We would have all those sensations, and one has to suppose that the skies today, and the seas, are as they were then; and, of course, the stars, those fixed coordinates of a restless world. We had all that, and we had also a storm which after thirty-six hours left us limp with misery, lost, exhausted, wet, demoralized; but then, at sea, when this happens you experience also the balm that comes after, as the sun shines, the wind rights itself, the gear is repaired, the stars relocate you, and soon the pleasures on board are full-throated.
It is a fine adventure, such a crossing under sail, even if it is not to be confused with the original. You must travel with people who a) know how to sail (at least four of them); b) how to navigate (at least two); c) how to cope with emergencies (one or two); and d) how to cope with each other (everyone).
Years ago the physicist Oppenheimer described the nuclear age, with America and the Soviet Union glaring at each other, as “two scorpions in a bottle.” It is common lore in the seafaring community of ocean racers that any latent disharmony tends to fester aboard a small boat, when one person’s innocent affectation can evolve as an affront at the end of the second week, an armed assault at the end of the third. Choose your companions with much attention to dispositional harmony, in good times and bad.
Bear in mind that it is more than modern man can easily do to learn to go from the rap-tempos of modern nonstop distractions to the unsubornable tempos of the sea and the tides and winds who know not the hysterical volatilities of contemporary life and can no more be manipulated to suit your fancy than grass can be got to grow more or less quickly, to indulge madame’s inclinations.
So ... make an effort. Bring along a VCR—hardly an extravagance in a venture as extravagant to begin with as chartering a sailboat to take you across the Atlantic Ocean. And though you’ll find that all of you are busier than ever you thought you’d be (sailboats require a lot of attention, for all that they gave the impression of autonomous passivity), subtly inquire whether your companions can also be happy reading a book.
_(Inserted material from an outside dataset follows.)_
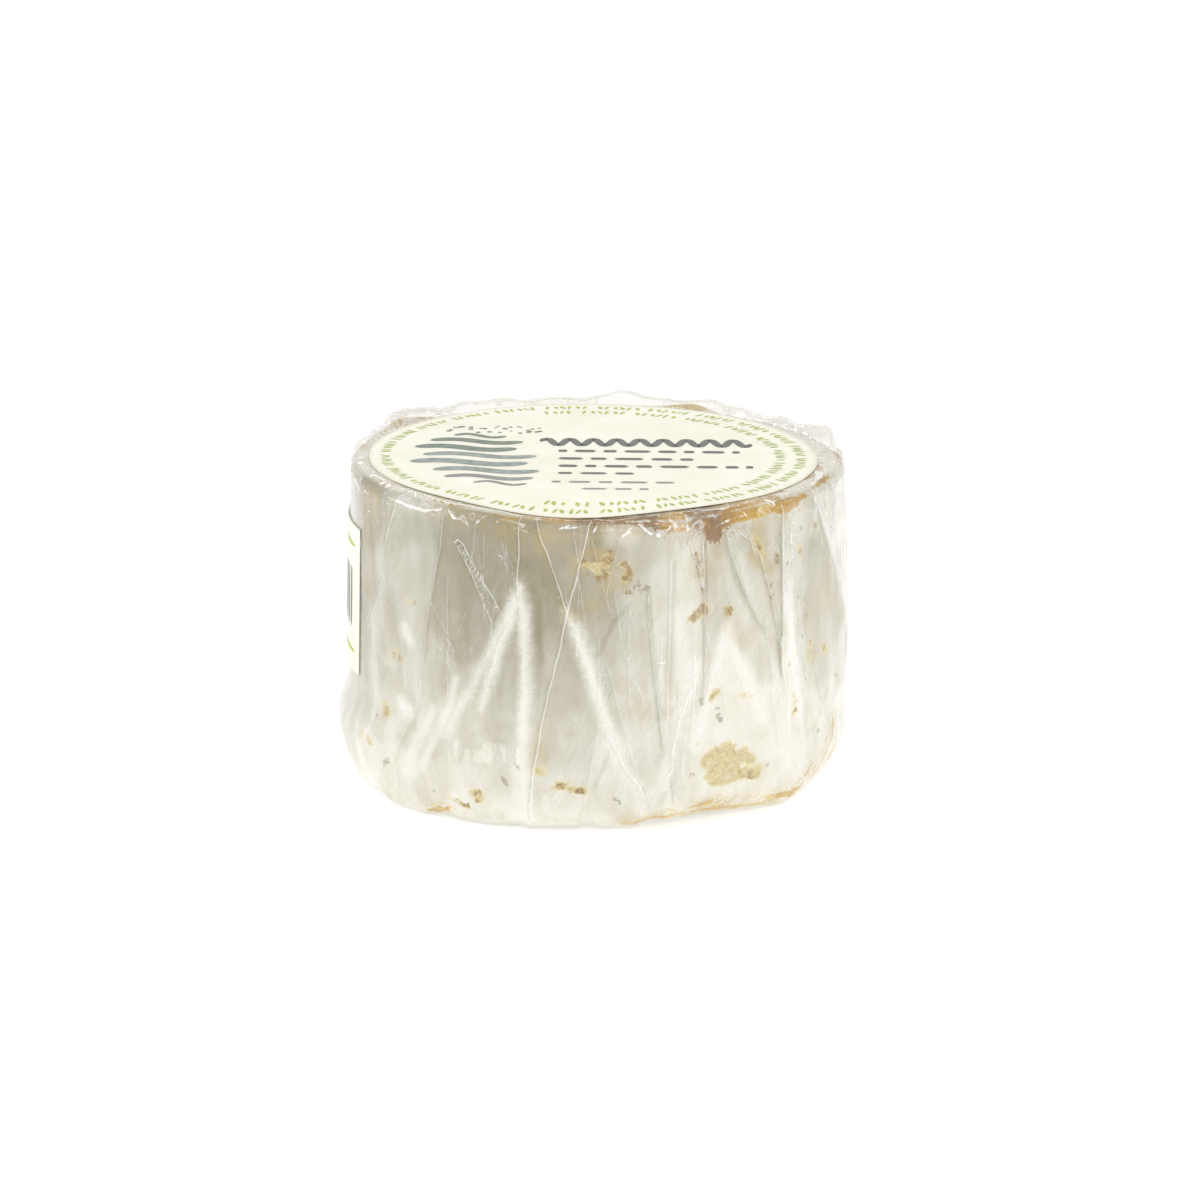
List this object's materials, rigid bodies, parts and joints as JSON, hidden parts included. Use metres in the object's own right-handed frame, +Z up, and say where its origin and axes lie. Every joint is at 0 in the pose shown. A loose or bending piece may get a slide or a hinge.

Above all, know that you are setting out with men and women —it doesn’t matter how young (well, no, I’d say sixteen is minimum) or how old (well, not too old: burials at sea are inconvenient). But no one aboard should be so jaded as to be dulled to the feel of the seas, the smell of the wind, the divine festoonery of the clouds and the stars, because for most amateurs the experience is once in a lifetime. Columbus did it four times. But you see, Columbus is what we were quietly celebrating, never presuming to imitate him.